The forint slumped for a second day, touching a seven-month low, after Economy Minister Gyorgy Matolcsy said Hungary should avoid using currency strength to fight the European Union’s fastest inflation.
Hungary’s currency depreciated as much as 1.4 percent to 297.27 against the euro, the weakest since June 14. It was down 1 percent to 296 at 4:24 p.m. in Budapest. Yields on the government’s benchmark 10-year bonds rose 17 basis points, or 0.17 percentage point, to 6.28 percent, the highest since Dec. 19, according to data compiled by Bloomberg.
The country must reject “traditional” economic models including policies of previous governments that kept the forint strong to control inflation and allowed the budget deficit to widen, Matolcsy wrote in his weekly column in the Heti Valasz newspaper yesterday. The minister has been named a potential successor to central bank President Andras Simor, whose term ends in March, according to media reports including the Index news website.

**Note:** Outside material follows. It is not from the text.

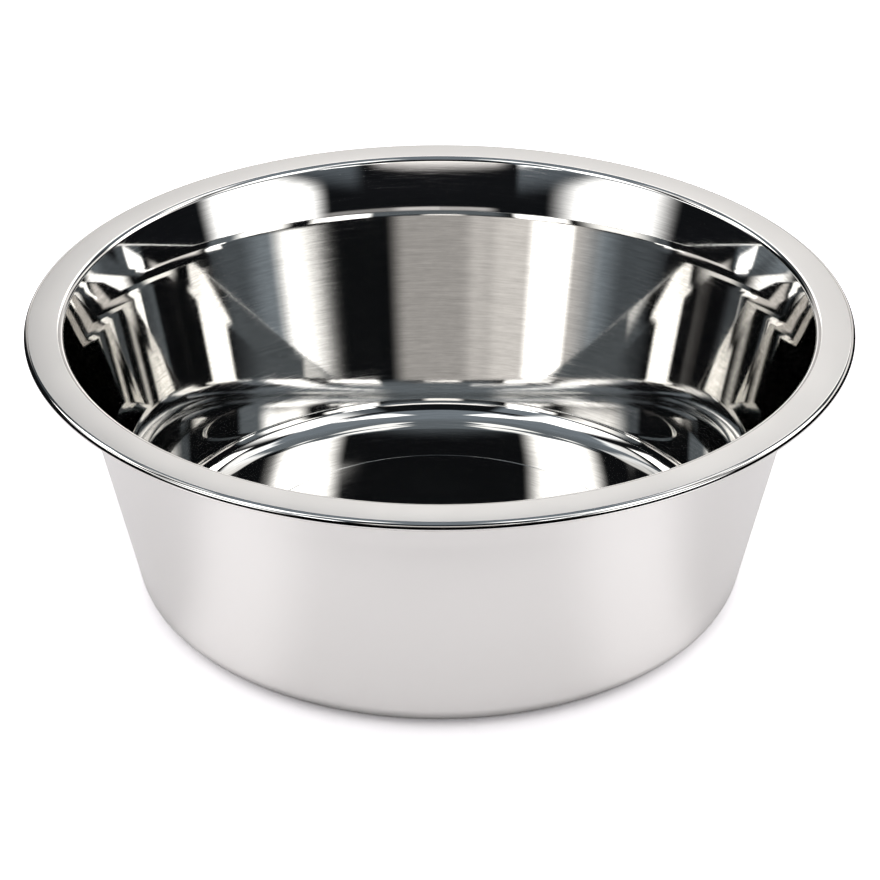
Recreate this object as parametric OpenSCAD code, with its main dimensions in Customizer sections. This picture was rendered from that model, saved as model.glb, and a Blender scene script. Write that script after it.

“These comments indicate that the new central bank president will be tasked with finding new ways of monetary easing, which leads to forint depreciation,” Andrej Taraczky, head of foreign-currency trading at Buda-Cash Brokerhaz Zrt. in Budapest, said by telephone, adding that today’s slump was caused by Matolcsy’s comments.
Hungary’s central bank, which cut interest rates for five consecutive months through December, should “bravely use unorthodox tools” to support economic growth, Matolcsy said in an interview with Budapest-based HirTV last month. The country’s inflation rate stood at 5.2 percent in November.

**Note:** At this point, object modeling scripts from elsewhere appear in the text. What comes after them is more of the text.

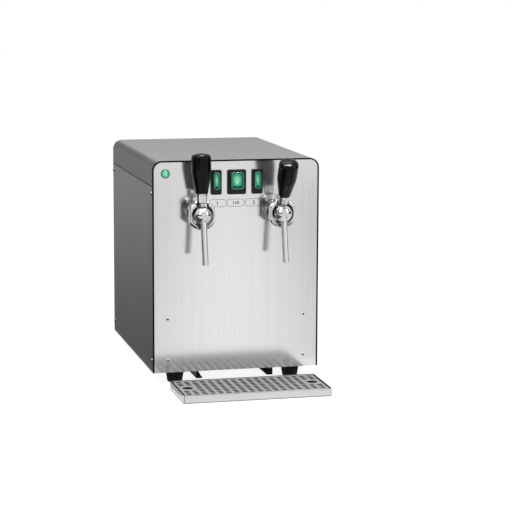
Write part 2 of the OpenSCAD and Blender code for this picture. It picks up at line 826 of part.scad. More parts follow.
// Side view of a rocker in Y and Z, upright, with its axis at the origin
module rocker_profile() {
    face = rocker_axis_y + collar_out - 0.4;
    dish_r = (rocker_h * rocker_h / 4 + rocker_dish * rocker_dish) / (2 * rocker_dish);
    difference() {
        union() {
            translate([-face, -rocker_h / 2]) square([face - rocker_axis_y + 1.2, rocker_h]);
            polygon([
                [-rocker_axis_y + 1, rocker_h / 2 - 3], [rocker_hub_d / 2, 0],
                [-rocker_axis_y + 1, -rocker_h / 2 + 3]
            ]);
            circle(d = rocker_hub_d);
        }
        translate([-face + rocker_dish - dish_r, 0]) circle(r = dish_r, $fn = 180);
    }
}

// A rocker stands with its upper end pressed in
module rocker(x, w, cap_w) {
    pin_l = cap_w - 2 * switch_body_t + 1.6;
    translate([x, rocker_axis_y, rocker_z]) rotate([-rocker_tilt, 0, 0]) {
        intersection() {
            along_x(-w / 2, w / 2) rocker_profile();
            along_y(-rocker_h, rocker_h) rounded_rect(w, rocker_h, min(rocker_r, w * 0.48));
        }
        rod_x(rocker_pin_d, -pin_l / 2, pin_l / 2, 32);
    }
}

module switch_cap(x, cap_w) {
    translate([x, 0, 0]) difference() {
        along_y(-cap_out, -0.6) translate([0, rocker_z]) rounded_rect(cap_w, cap_h, cap_r);
        along_y(-cap_out + cap_t, 0) translate([0, rocker_z])
            rounded_rect(cap_w - 2 * cap_t, cap_h - 2 * cap_t, cap_r - cap_t);
    }
}

module main_switch_frame() color("black") placed() switch_frame(0, main_frame_w, main_cap_w);
module main_switch_rocker() color("mediumseagreen") placed() rocker(0, main_rocker_w, main_cap_w);
module main_switch_cap() color([0.7, 0.9, 0.8, 0.4]) placed() switch_cap(0, main_cap_w);
module pump_1_switch_frame() color("black") placed()
    switch_frame(-switch_pitch, pump_frame_w, pump_cap_w);
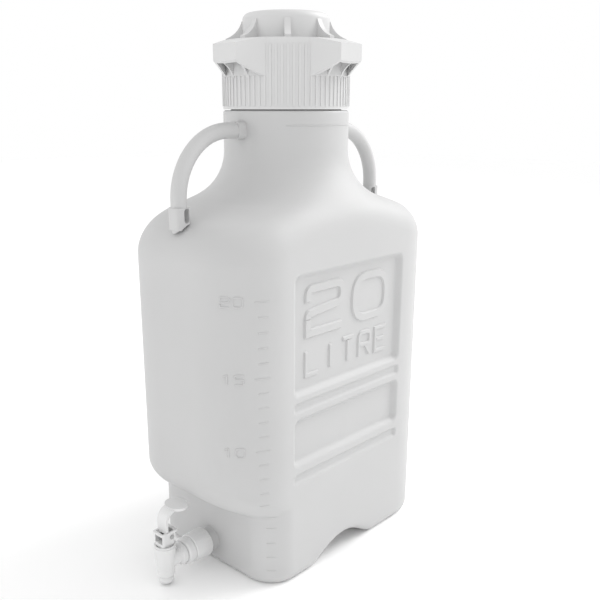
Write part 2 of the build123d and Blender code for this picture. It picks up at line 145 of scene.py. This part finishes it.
# ---- bottle form, in millimetres ----------------------------------------
HALF_X, HALF_Y, CORNER = 100.0, 171.0, 70.0
NECK, NECK_FOOT, NECK_BEND = 69.3, 466.0, 56.0
SHOULDER_SLOPE, SHOULDER_ROUND = math.radians(20), 28.0
NECK_LEDGE, FINISH_TOP, FINISH, MOUTH = 507.0, 543.0, 60.5, 56.0
NECK_EDGE = 2.5                 # rounding of the neck's upper edge
UPRIGHT_LOW, UPRIGHT_HIGH = 60.0, 355.0     # heights where level rays find the wall
LEDGE_LOW, LEDGE_SLOPE, LEDGE_ROUND = 84.0, math.radians(22), 22.0
LOWER_FRONT, LOWER_CORNER = -128.0, 36.0
BASE_ROUND = 9.0
ARCH_MIDDLE, ARCH_HALF, ARCH_HEIGHT, ARCH_DEPTH = -5.5, 53.5, 23.7, 60.0
WALL = 3.0
FIELD_HALF = 93.0
HALVINGS = 26                   # steps of the search for the surface
RAY_REACH = 1.7                 # how far past the aim the search goes
# low, high, depth and corner of each sunk field on the sides
FIELDS = [(217.0, 349.0, 6.0, 9.0), (137.0, 193.0, 6.0, 9.0),
          (199.0, 211.5, 3.0, 4.5), (117.0, 129.0, 3.0, 4.5)]
BEND_R, BEND_Z = NECK + NECK_BEND, NECK_FOOT
LINE_R = BEND_R - NECK_BEND * math.sin(SHOULDER_SLOPE)
LINE_Z = BEND_Z - NECK_BEND * math.cos(SHOULDER_SLOPE)


def rounded_plan(x, y, half_x, half_y, corner):
    """Signed distance to a rounded rectangle."""
    qx = np.abs(x) - (half_x - corner)
    qy = np.abs(y) - (half_y - corner)
    return np.hypot(np.maximum(qx, 0), np.maximum(qy, 0)) + np.minimum(np.maximum(qx, qy), 0) - corner


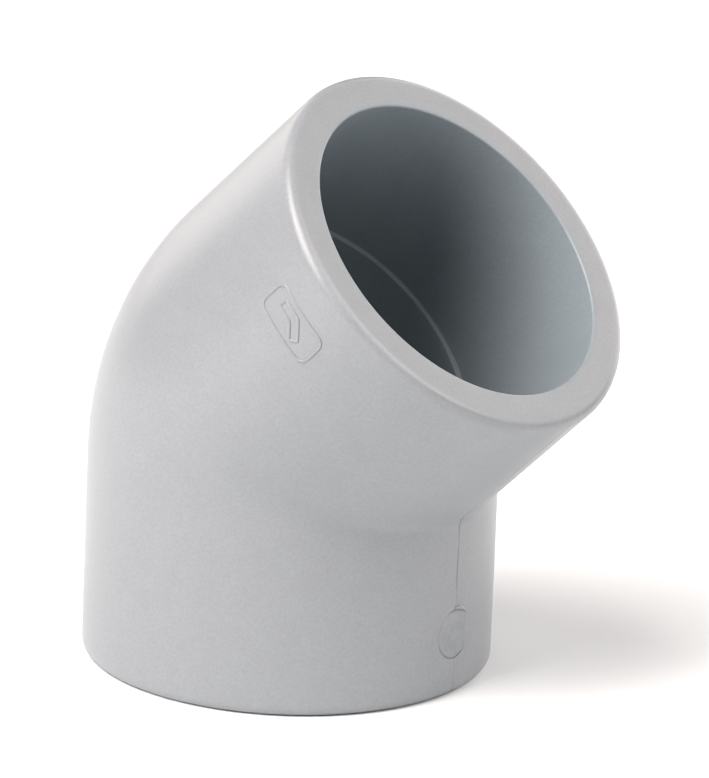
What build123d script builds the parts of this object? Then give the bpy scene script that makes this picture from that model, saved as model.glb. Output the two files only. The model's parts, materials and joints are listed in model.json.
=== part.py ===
from build123d import *
import math
import os

# A 45 degree solvent-cement elbow for 63 mm pressure pipe, moulded in one piece in PVC-U.
# Millimetres. The origin is the centre of the lower mouth, +Z runs up the lower leg's axis,
# and the upper leg leans towards +X. The mould parts in the XZ plane.

# Legs and bend
outer_radius = 39.0
leg_length = 50.8  # from each mouth to the point where the two leg axes cross
bend_angle = 45.0
bend_radius = 29.6  # of the outer skin's centre line: the heel's own radius adds outer_radius
crotch_radius = 3.6  # rounding of the inner corner between the legs

# A socket for the pipe in each leg, and the water passage between them
bore_radius = 31.6
socket_depth = 38.0
passage_radius = 30.5  # the step in from bore_radius is the ledge that stops the pipe

# Edges of each mouth
mouth_rounding = 1.8
bore_chamfer = 0.4

# Where the gate was cut off, on the crotch side of the lower leg: a flat inside a fine groove
gate_radius = 4.9  # of the groove's outer wall
gate_height = 12.2
gate_flat = 38.7  # distance of the flat from the lower leg's axis
groove_floor = 38.4  # and of the groove's floor
groove_width = 0.5

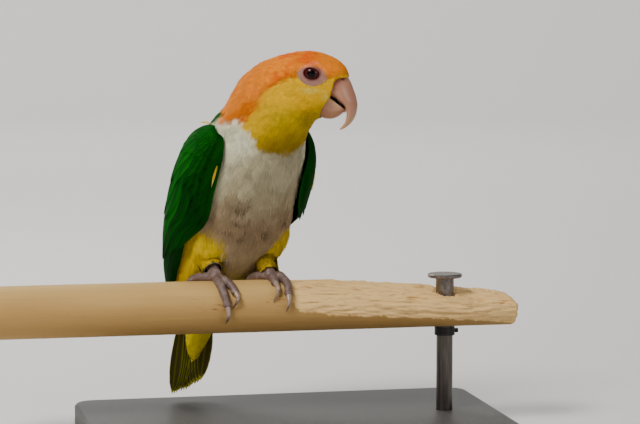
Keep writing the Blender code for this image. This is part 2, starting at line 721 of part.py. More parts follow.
def make_bird(bird_frame, head_frame, perch_frame):
    """The bird's parts, with the later ones cut clear of the earlier ones."""
    whole_head = make_head_parts(head_frame)
    neck = make_neck(bird_frame)
    boolean(neck, whole_head)
    trunk = make_trunk(bird_frame)
    wings = [make_wing("wing_right", -1, bird_frame), make_wing("wing_left", 1, bird_frame)]
    tail = loft("tail", section_rings(TAIL, *TAIL_MESH), bird_frame, material("green"))
    undertail = loft("undertail_coverts", section_rings(UNDERTAIL, *UNDERTAIL_MESH), bird_frame,
                     material("yellow"))
    tail_room = grown(tail)
    for piece in (undertail, trunk, *wings):
        boolean(piece, tail_room)
    boolean(trunk, grown(undertail))
    thighs, feet, ring = make_legs(bird_frame, perch_frame)
    for (thigh, whole_thigh), wing in zip(thighs, wings):
        boolean(trunk, whole_thigh)
        boolean(thigh, grown(wing))
    room = ring_room(ring, perch_frame)
    boolean(thighs[0][0], room)
    boolean(trunk, room)
    for foot in feet:
        boolean(trunk, grown(foot))


def main():
    """Clear the scene and build the bird, its perch and the stand."""
    for obj in list(bpy.data.objects):
        bpy.data.objects.remove(obj)
    origin = Vector((BIRD_X, 0, PERCH_Z))
    bird_frame = frame("bird_frame", origin, BODY_TURN)
    head_frame = frame("head_frame", HEAD_CENTRE, HEAD_TURN, bird_frame)
    feet_frame = frame("feet_frame", origin, 0)
    perch_frame = frame("perch_frame", (0, 0, PERCH_Z), 0)
    make_perch(perch_frame)
    make_stand(perch_frame)
    make_bird(bird_frame, head_frame, feet_frame)


main()
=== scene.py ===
"""The looks of a white-bellied caique on a gnawed perch and a plain display stand.

Tables are in millimetres.  Row frame: the perch runs along X, the bird looks roughly along -Y and the
floor is z = 0.  Bird frame: turned by BODY_TURN about Z, its origin on the perch's axis between the feet,
+X the bird's left and -Y its front.  Head frame: turned HEAD_TURN further, with -Y along the bill.
"""
import math

import bmesh
import bpy
import numpy as np
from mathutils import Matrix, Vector, noise
from mathutils.bvhtree import BVHTree
from mathutils.kdtree import KDTree


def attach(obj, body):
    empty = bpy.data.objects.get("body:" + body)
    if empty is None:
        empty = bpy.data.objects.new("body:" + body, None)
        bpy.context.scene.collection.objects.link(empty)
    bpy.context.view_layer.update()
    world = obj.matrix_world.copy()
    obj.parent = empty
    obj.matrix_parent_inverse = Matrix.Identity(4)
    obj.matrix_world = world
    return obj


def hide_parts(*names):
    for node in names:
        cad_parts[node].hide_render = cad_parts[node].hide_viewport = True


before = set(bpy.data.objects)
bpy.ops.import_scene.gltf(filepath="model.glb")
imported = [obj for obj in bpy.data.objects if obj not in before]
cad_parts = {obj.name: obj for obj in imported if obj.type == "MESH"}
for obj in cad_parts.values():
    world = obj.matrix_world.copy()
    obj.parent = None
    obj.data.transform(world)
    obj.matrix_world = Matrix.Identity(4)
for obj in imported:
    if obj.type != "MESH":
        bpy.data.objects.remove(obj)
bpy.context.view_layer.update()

MM = 0.001
RNG = np.random.default_rng(7)

# Places and turns
PERCH_Z = 76.0
PERCH_RADIUS = 15.0
PERCH_LENGTH = 320.0
ROD_X = 119.0
BODY_TURN = 16.0
HEAD_TURN = 50.0
BIRD_ORIGIN = np.array([4.0, 0.0, PERCH_Z])
HEAD_CENTRE = np.array([12.3, -29.2, 130.4])      # in the bird frame

# Sections across the bird from the tail's end to the bill: x, y, z in the bird frame, turn and forward lean
# in degrees, half width and half depth.  A place along them is a station: 0 the tail, 18 the bill's root.
TAIL = (
    (-6.4, 56.6, -10, 0, 19, 12.0, 2.8), (-7.2, 60.4, -24, 0, 12, 14.0, 2.4),
    (-8.2, 63.3, -38, 0, 10, 13.6, 1.7), (-9.0, 65.6, -50, 0, 10, 12.2, 1.3),
    (-9.6, 67.0, -58.5, 0, 10, 8.8, 0.8),
)
TRUNK = (
    (-6.0, 54.5, -13, 0, 20, 12.5, 6.5), (-5.2, 51, -4, 0, 24, 17.5, 10.5), (-3.8, 45.5, 6, 0, 27, 24, 16),
    (-2.2, 38.5, 18.5, 0, 28, 30, 22), (-0.5, 30, 35, 0, 29, 34.5, 27.5), (0, 21.5, 51, 0, 31, 36, 30),
    (0, 13, 66, 0, 33, 35.5, 31), (0, 3, 81, 0, 35, 34, 30.5), (0.5, -6.5, 93.5, 3, 36, 30.5, 28),
    (1.6, -14.5, 103.6, 9, 34, 26, 25.5),
)
NECK_MIDDLE = (3.8, -21.3, 114.2, 24, 24, 21.5, 26.5)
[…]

“If on top of that he says they want an outright weaker forint, that will determine the direction of trading,” Taraczky said.
The Debt Management Agency raised 50 percent more debt than planned at the first bond auction of 2013 yesterday as 10-year yields fell to the lowest in seven years on expectation of further monetary easing in Hungary.
The European Central Bank yesterday held off from further measures to fight recession, keeping its benchmark interest rate at 0.75 percent in a unanimous decision a month after calls for a cut from some of its Governing Council.
The expected narrowing in Hungary’s interest premium over the euro area caused additional losses in the forint, Zoltan Arokszallasi, a Budapest-based economist at Erste Group Bank AG, wrote in a research report today.